Conveying the inner workings of a character is just as vital when the character is a sympathetic one like Delphine, whose naivete sets her apart from the cynical, ruthless Atomic Blonde colleagues played by Theron and James McAvoy.
"It was important that I make you understand her mission," she says. "Delphine is a spy but she also wants to have some fun in Berlin. She doesn't know the rules. She says to James' character 'I'm better at this game than you think', and I think she was trying to boost her own confidence by saying that because she was terrified. And with Charlize, she knew she to engage in some kind of romance to get what she needed and, like a kid, she fell in love a little."
While there's nothing naive in the way Boutella carries herself both onscreen and off, she says "I'm very green still in this profession" of acting.
"But I love being curious and I embrace not knowing because there's everything to learn," she adds. "It tells me that I love it and I care about it. Every single film has taught me a different aspect of the profession. Working on The Mummy, I saw that Tom knows his craft so well and is so passionate about movies, and he communicates that so well. Just seeing someone love it so much is almost enough but then he would teach me so much about everything from working on a character to the lenses and the framing of shots."
But her days as a dancer proved beneficial as Boutella made the shift in career. "I definitely applied the discipline I learned as a dancer to acting," she says. "When I have to do my fights onscreen, I approach it as choreography. But I also observe a lot about the way people sit and stand and walk - that tells as much of a story about a character, and I think that comes from dance. My observation of body language is something I want to apply to a character every single time. In The Mummy I was more stiff and authoritative, and Delphine's body language is a little more giddy."

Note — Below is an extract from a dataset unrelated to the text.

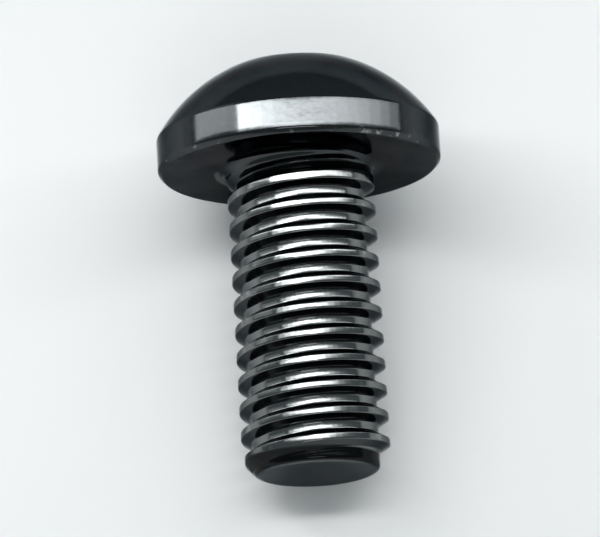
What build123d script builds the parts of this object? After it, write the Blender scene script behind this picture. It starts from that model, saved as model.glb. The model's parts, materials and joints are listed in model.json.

Speaking of The Mummy, Boutella's character is part of the 'Dark Universe' of intertwined monster movies presented by Hollywood studio Universal. But the actor plays it coy when asked if she'll appear in any future instalments. "I don't know. I'm not sure. We shall see," she says with a seemingly practiced ease. "It's such an honour for me to be part of this. I loved the Universal horror movies when I was a kid, so being able to walk in Boris Karloff's footsteps 80 years after his Mummy movie is so fascinating to me."
Atomic Blonde is on general release from 3 Aug.